### GIVEN INFORMATION:
*****

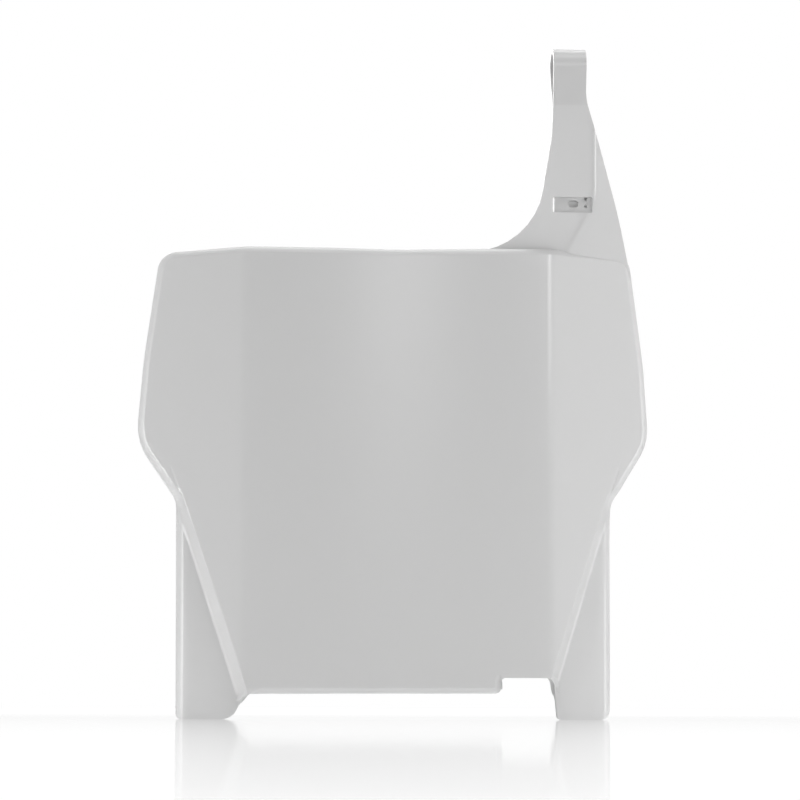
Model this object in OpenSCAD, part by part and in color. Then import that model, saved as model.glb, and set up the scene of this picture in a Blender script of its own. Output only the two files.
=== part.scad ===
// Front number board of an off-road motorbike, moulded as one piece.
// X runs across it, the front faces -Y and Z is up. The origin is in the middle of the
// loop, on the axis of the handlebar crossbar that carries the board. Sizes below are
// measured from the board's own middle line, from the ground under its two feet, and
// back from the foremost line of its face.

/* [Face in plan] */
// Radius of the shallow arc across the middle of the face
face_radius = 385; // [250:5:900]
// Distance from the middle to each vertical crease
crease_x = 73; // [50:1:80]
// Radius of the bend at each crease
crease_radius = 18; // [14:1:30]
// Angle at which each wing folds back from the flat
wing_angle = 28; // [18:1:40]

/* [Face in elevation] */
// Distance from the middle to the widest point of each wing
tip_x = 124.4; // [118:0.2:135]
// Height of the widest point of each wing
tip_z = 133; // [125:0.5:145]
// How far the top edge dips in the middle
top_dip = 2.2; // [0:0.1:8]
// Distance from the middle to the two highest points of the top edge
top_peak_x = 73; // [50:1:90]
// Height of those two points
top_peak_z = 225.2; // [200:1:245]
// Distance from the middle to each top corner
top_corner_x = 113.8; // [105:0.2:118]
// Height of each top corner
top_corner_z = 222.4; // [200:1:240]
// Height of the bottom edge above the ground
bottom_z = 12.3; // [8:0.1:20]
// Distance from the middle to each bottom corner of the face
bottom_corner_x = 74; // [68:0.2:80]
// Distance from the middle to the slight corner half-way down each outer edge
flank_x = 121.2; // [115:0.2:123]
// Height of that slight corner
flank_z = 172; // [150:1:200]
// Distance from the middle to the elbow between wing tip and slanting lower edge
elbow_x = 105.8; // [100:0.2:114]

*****

### SET EXERCISE:
Copy every line verbatim.

### SOLUTION FOR THIS PROBLEM:
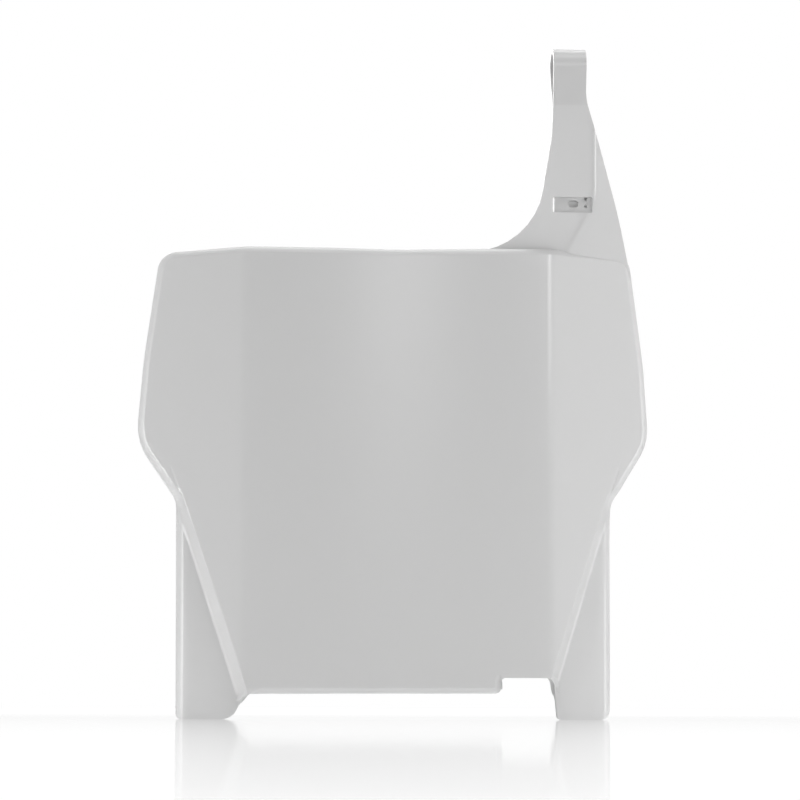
Model this object in OpenSCAD, part by part and in color. Then import that model, saved as model.glb, and set up the scene of this picture in a Blender script of its own. Output only the two files.
=== part.scad ===
// Front number board of an off-road motorbike, moulded as one piece.
// X runs across it, the front faces -Y and Z is up. The origin is in the middle of the
// loop, on the axis of the handlebar crossbar that carries the board. Sizes below are
// measured from the board's own middle line, from the ground under its two feet, and
// back from the foremost line of its face.

/* [Face in plan] */
// Radius of the shallow arc across the middle of the face
face_radius = 385; // [250:5:900]
// Distance from the middle to each vertical crease
crease_x = 73; // [50:1:80]
// Radius of the bend at each crease
crease_radius = 18; // [14:1:30]
// Angle at which each wing folds back from the flat
wing_angle = 28; // [18:1:40]

/* [Face in elevation] */
// Distance from the middle to the widest point of each wing
tip_x = 124.4; // [118:0.2:135]
// Height of the widest point of each wing
tip_z = 133; // [125:0.5:145]
// How far the top edge dips in the middle
top_dip = 2.2; // [0:0.1:8]
// Distance from the middle to the two highest points of the top edge
top_peak_x = 73; // [50:1:90]
// Height of those two points
top_peak_z = 225.2; // [200:1:245]
// Distance from the middle to each top corner
top_corner_x = 113.8; // [105:0.2:118]
// Height of each top corner
top_corner_z = 222.4; // [200:1:240]
// Height of the bottom edge above the ground
bottom_z = 12.3; // [8:0.1:20]
// Distance from the middle to each bottom corner of the face
bottom_corner_x = 74; // [68:0.2:80]
// Distance from the middle to the slight corner half-way down each outer edge
flank_x = 121.2; // [115:0.2:123]
// Height of that slight corner
flank_z = 172; // [150:1:200]
// Distance from the middle to the elbow between wing tip and slanting lower edge
elbow_x = 105.8; // [100:0.2:114]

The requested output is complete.